> [Work instructions]:
Take the data below and copy exactly the lines starting at the one with "bore_radius, socket_recess), bore_chamfer)" and finishing at the one with "imported = [obj", both included.

CAD and scene scripts:

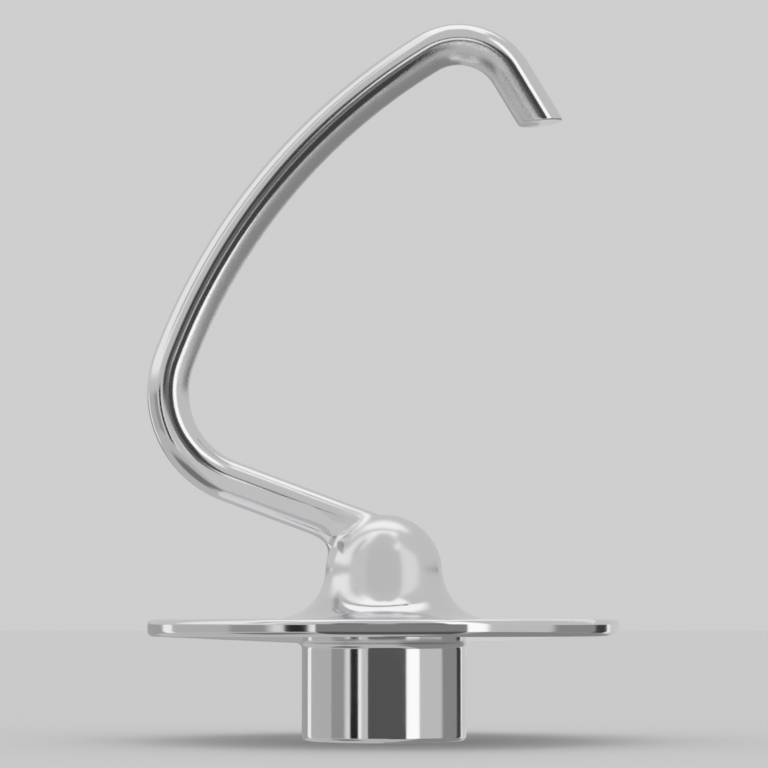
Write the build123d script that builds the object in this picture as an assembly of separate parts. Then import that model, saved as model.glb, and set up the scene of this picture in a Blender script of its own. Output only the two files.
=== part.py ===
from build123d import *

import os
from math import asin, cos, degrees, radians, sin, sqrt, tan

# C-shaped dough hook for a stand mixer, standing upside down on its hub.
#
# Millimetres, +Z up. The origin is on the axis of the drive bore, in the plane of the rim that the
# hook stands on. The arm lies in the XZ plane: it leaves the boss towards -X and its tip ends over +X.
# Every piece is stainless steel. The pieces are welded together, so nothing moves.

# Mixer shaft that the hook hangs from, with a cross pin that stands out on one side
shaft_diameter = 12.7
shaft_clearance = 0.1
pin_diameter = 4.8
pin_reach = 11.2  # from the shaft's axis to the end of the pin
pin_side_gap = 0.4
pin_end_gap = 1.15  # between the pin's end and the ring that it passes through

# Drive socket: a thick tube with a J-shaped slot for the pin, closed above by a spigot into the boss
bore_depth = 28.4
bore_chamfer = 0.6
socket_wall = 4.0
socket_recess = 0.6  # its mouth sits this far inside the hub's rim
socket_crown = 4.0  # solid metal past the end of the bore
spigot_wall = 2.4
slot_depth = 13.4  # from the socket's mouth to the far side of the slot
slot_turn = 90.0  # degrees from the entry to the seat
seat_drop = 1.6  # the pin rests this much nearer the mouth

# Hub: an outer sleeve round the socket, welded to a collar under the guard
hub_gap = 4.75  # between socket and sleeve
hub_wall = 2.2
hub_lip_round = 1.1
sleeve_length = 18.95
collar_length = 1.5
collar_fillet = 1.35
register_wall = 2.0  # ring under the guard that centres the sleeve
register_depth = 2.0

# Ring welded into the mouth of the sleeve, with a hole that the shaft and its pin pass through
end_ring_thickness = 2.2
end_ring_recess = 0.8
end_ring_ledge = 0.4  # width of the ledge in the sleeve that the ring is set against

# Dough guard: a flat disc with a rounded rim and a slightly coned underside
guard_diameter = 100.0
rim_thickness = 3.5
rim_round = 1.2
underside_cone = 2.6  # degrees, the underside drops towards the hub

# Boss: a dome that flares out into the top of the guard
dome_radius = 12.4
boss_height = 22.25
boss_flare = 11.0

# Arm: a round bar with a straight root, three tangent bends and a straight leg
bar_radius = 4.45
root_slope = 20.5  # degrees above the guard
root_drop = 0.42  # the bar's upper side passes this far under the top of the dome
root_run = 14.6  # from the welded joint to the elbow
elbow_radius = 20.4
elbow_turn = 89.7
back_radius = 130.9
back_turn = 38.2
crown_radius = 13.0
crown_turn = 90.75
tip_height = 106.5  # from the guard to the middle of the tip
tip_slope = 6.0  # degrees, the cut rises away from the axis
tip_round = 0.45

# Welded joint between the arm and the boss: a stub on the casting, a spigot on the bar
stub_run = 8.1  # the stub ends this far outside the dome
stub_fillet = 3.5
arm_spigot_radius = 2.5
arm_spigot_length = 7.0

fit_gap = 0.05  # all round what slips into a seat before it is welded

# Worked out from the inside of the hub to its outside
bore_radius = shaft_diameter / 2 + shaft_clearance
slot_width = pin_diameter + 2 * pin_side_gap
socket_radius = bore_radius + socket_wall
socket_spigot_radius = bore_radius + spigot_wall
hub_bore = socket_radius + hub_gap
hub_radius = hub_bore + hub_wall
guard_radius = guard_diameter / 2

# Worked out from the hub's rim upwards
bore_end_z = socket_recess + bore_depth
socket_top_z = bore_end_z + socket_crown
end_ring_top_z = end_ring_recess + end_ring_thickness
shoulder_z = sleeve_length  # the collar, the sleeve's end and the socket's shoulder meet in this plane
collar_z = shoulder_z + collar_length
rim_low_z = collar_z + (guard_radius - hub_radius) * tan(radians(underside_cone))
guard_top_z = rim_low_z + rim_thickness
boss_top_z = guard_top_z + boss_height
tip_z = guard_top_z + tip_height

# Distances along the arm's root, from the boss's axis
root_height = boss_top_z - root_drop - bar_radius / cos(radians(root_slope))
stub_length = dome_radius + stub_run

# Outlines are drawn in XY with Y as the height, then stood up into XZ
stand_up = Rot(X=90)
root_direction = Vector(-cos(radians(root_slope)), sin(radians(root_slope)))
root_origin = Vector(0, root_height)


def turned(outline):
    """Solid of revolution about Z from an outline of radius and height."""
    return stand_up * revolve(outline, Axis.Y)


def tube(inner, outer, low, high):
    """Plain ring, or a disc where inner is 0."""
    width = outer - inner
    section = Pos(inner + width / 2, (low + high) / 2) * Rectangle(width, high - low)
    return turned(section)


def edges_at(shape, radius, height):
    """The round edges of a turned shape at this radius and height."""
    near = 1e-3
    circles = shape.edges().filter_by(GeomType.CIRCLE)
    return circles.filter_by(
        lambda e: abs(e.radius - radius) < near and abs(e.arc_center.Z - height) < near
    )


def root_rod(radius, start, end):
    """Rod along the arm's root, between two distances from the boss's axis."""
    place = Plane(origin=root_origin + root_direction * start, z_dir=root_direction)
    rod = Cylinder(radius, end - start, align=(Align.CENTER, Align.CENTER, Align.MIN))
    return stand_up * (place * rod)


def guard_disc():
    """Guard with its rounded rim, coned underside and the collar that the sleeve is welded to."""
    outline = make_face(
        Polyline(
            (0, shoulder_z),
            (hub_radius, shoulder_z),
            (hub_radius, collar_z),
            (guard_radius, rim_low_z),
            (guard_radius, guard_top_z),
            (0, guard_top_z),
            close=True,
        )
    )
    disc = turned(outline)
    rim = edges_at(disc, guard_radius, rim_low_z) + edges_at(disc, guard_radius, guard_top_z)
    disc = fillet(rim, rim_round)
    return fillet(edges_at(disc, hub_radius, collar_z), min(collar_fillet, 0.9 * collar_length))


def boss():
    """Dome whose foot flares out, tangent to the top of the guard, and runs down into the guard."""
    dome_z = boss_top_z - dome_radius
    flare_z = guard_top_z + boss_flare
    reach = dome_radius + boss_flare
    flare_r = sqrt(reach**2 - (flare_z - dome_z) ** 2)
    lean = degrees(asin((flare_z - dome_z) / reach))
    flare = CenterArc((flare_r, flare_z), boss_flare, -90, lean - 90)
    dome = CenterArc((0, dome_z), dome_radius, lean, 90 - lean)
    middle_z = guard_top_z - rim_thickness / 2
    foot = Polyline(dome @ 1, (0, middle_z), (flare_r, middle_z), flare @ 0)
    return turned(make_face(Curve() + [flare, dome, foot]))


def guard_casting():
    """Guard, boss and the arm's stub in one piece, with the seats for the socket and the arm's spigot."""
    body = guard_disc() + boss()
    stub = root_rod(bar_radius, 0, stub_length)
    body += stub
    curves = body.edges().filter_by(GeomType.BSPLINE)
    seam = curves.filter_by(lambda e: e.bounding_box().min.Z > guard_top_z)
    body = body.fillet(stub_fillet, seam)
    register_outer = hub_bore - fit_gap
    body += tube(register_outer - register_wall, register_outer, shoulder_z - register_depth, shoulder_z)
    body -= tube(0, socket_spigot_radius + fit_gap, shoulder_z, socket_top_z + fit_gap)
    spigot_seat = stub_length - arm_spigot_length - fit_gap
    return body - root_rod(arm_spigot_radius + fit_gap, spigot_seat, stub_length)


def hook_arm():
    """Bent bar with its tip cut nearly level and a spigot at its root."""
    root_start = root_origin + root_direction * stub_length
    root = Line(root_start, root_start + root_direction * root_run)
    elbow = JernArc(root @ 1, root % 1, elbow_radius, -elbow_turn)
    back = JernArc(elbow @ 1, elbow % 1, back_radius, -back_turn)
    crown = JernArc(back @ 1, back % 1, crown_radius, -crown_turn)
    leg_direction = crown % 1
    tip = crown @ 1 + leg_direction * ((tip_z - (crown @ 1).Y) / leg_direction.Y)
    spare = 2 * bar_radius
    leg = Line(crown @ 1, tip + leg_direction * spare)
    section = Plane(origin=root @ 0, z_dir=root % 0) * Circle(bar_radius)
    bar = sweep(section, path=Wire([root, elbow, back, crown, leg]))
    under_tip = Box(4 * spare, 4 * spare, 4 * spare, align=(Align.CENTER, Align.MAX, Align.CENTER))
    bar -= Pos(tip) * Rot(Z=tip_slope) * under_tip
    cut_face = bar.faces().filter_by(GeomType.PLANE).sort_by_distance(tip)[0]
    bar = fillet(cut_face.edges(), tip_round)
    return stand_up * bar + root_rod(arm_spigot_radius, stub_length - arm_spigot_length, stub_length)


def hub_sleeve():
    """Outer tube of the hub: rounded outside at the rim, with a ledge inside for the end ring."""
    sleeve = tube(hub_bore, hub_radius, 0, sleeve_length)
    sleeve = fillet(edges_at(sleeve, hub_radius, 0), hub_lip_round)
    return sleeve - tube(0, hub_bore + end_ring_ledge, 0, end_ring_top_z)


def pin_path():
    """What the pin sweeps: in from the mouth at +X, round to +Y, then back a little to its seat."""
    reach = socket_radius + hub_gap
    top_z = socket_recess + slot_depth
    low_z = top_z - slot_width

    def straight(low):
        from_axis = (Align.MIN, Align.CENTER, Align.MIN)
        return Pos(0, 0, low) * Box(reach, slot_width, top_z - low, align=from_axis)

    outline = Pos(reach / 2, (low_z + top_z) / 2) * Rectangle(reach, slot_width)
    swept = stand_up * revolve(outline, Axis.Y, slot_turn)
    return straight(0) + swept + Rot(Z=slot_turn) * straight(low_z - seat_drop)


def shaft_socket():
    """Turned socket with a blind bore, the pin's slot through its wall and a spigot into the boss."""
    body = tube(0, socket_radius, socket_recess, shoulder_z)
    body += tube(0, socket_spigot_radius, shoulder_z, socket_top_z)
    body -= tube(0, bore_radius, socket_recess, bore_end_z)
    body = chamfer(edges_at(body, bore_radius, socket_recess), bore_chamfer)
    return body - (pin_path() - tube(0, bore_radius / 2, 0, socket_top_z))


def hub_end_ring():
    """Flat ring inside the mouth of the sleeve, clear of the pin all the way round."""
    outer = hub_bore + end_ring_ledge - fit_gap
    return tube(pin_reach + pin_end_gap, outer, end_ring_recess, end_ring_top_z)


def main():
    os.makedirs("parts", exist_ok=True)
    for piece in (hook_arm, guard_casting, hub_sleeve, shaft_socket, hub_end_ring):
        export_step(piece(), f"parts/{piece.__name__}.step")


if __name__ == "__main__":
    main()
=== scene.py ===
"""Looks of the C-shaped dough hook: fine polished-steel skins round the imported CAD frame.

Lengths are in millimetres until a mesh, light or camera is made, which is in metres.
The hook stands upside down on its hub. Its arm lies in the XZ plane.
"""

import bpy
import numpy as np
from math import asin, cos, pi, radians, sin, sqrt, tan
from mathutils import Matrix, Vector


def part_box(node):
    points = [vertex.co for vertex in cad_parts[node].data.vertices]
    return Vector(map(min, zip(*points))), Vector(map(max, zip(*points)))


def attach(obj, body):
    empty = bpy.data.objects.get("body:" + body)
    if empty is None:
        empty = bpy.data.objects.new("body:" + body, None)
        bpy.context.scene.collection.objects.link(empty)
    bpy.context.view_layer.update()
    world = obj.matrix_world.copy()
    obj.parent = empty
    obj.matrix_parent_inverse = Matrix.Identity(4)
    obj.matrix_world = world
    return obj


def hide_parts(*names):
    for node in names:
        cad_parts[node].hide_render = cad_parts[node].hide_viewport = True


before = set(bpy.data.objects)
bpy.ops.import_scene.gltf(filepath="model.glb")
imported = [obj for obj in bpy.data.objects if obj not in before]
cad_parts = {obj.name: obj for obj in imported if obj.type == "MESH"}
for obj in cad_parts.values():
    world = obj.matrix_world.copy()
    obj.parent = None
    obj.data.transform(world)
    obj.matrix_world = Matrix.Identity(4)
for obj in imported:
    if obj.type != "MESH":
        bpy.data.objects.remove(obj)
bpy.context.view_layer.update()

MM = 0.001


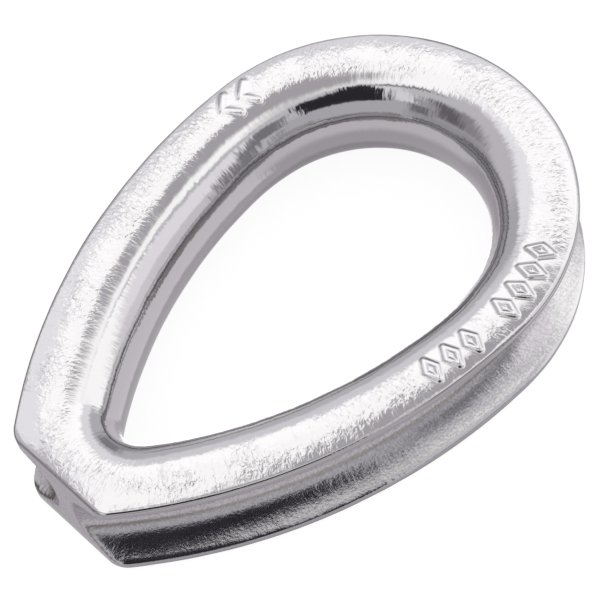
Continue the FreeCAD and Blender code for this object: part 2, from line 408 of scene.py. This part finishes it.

> [Complete output]:
    body = chamfer(edges_at(body, bore_radius, socket_recess), bore_chamfer)
    return body - (pin_path() - tube(0, bore_radius / 2, 0, socket_top_z))


def hub_end_ring():
    """Flat ring inside the mouth of the sleeve, clear of the pin all the way round."""
    outer = hub_bore + end_ring_ledge - fit_gap
    return tube(pin_reach + pin_end_gap, outer, end_ring_recess, end_ring_top_z)


def main():
    os.makedirs("parts", exist_ok=True)
    for piece in (hook_arm, guard_casting, hub_sleeve, shaft_socket, hub_end_ring):
        export_step(piece(), f"parts/{piece.__name__}.step")


if __name__ == "__main__":
    main()
=== scene.py ===
"""Looks of the C-shaped dough hook: fine polished-steel skins round the imported CAD frame.

Lengths are in millimetres until a mesh, light or camera is made, which is in metres.
The hook stands upside down on its hub. Its arm lies in the XZ plane.
"""

import bpy
import numpy as np
from math import asin, cos, pi, radians, sin, sqrt, tan
from mathutils import Matrix, Vector


def part_box(node):
    points = [vertex.co for vertex in cad_parts[node].data.vertices]
    return Vector(map(min, zip(*points))), Vector(map(max, zip(*points)))


def attach(obj, body):
    empty = bpy.data.objects.get("body:" + body)
    if empty is None:
        empty = bpy.data.objects.new("body:" + body, None)
        bpy.context.scene.collection.objects.link(empty)
    bpy.context.view_layer.update()
    world = obj.matrix_world.copy()
    obj.parent = empty
    obj.matrix_parent_inverse = Matrix.Identity(4)
    obj.matrix_world = world
    return obj


def hide_parts(*names):
    for node in names:
        cad_parts[node].hide_render = cad_parts[node].hide_viewport = True


before = set(bpy.data.objects)
bpy.ops.import_scene.gltf(filepath="model.glb")
imported = [obj for obj in bpy.data.objects if obj not in before]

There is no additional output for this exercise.